WHAT YOU HAVE TO DO:
Look at the entries below and reproduce them exactly.

ROWS:
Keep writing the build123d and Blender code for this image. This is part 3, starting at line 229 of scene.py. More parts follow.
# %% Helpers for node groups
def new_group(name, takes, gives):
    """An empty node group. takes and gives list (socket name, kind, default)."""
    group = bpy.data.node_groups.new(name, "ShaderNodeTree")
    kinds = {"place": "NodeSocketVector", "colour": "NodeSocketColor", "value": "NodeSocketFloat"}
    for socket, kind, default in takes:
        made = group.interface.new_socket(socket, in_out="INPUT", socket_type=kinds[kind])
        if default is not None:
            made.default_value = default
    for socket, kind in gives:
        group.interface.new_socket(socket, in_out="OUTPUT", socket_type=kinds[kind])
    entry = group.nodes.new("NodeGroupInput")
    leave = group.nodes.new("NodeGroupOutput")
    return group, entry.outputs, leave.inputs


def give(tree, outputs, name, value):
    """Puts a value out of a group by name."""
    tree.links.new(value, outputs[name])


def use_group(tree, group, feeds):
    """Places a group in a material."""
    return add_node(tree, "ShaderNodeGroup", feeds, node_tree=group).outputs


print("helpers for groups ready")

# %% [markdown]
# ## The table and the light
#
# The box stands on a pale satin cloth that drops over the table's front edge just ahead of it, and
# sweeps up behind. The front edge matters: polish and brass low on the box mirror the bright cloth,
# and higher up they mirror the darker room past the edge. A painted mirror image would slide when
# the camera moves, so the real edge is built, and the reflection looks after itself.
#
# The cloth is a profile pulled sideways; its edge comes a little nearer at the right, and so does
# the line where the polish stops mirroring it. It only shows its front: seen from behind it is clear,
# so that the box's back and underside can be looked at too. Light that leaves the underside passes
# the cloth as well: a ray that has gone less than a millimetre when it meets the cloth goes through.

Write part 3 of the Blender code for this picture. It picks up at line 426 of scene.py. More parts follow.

PROBLEM SOLUTION:
Keep writing the build123d and Blender code for this image. This is part 3, starting at line 229 of scene.py. More parts follow.
# %% Helpers for node groups
def new_group(name, takes, gives):
    """An empty node group. takes and gives list (socket name, kind, default)."""
    group = bpy.data.node_groups.new(name, "ShaderNodeTree")
    kinds = {"place": "NodeSocketVector", "colour": "NodeSocketColor", "value": "NodeSocketFloat"}
    for socket, kind, default in takes:
        made = group.interface.new_socket(socket, in_out="INPUT", socket_type=kinds[kind])
        if default is not None:
            made.default_value = default
    for socket, kind in gives:
        group.interface.new_socket(socket, in_out="OUTPUT", socket_type=kinds[kind])
    entry = group.nodes.new("NodeGroupInput")
    leave = group.nodes.new("NodeGroupOutput")
    return group, entry.outputs, leave.inputs


def give(tree, outputs, name, value):
    """Puts a value out of a group by name."""
    tree.links.new(value, outputs[name])


def use_group(tree, group, feeds):
    """Places a group in a material."""
    return add_node(tree, "ShaderNodeGroup", feeds, node_tree=group).outputs


print("helpers for groups ready")

# %% [markdown]
# ## The table and the light
#
# The box stands on a pale satin cloth that drops over the table's front edge just ahead of it, and
# sweeps up behind. The front edge matters: polish and brass low on the box mirror the bright cloth,
# and higher up they mirror the darker room past the edge. A painted mirror image would slide when
# the camera moves, so the real edge is built, and the reflection looks after itself.
#
# The cloth is a profile pulled sideways; its edge comes a little nearer at the right, and so does
# the line where the polish stops mirroring it. It only shows its front: seen from behind it is clear,
# so that the box's back and underside can be looked at too. Light that leaves the underside passes
# the cloth as well: a ray that has gone less than a millimetre when it meets the cloth goes through.

Write part 3 of the Blender code for this picture. It picks up at line 426 of scene.py. More parts follow.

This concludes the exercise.